Monroe's assessment isn't meant to pile added pressure on Wright, who has embraced his role as the Hoyas' floor general this season. It's simply to acknowledge what has become increasingly obvious.

As the Hoyas' chief ballhandler, the 6-foot-1, 208-pound Wright bears responsibilities that extend far beyond scoring. But almost without exception, his scoring output has been a barometer of Georgetown's performance through this up-and-down season.

When Wright has reached double digits in scoring, the Hoyas are 16-0. When he has been held to fewer than 10 points, Georgetown is 2-6.

"His scoring is definitely a part of how we win," Monroe adds. "And it's something that we need to win."

The Hoyas will need Wright in top form Thursday at Verizon Center, where they hope to avenge their worst loss of the season against Big East rival Syracuse (24-2, 11-2).

When the teams met Jan. 25 at the Carrier Dome, Georgetown bolted to a 14-0 lead before getting thumped, 73-56. The stat sheet was riddled with evidence of just where the Hoyas fell short. They turned over the ball 19 times. They were lax on defense, allowing Syracuse to shoot 53.3 percent -- the only time an opponent has shot better than 50 percent against them all season. And they were weak on the boards, outrebounded 33-24.

The Hoyas' false sense of their own ability after a feel-good start also played a role.

"We went up 14-0, and we got real relaxed," said guard Austin Freeman, who scored a game-high 23 points. "They took advantage of that.
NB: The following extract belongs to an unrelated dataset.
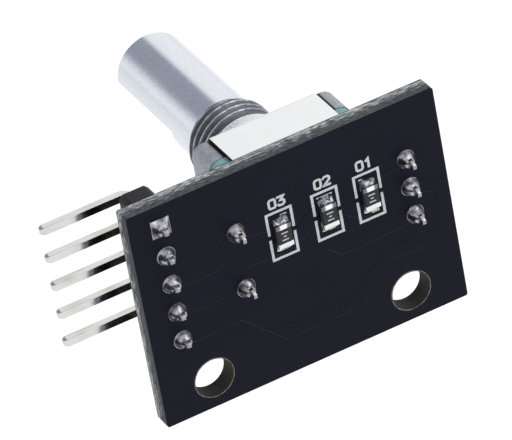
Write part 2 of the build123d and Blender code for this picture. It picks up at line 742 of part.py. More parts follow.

It was hard to come back from that, especially playing in the Dome, too, when they had all the momentum."

It didn't help the Hoyas' cause that Monroe fouled out with 6 minutes 27 seconds remaining in the game, his eight points undercut by six turnovers.

Wright, an emotional player with a flair for slashing past defenders, also struggled, held to seven points on 3-of-10 shooting.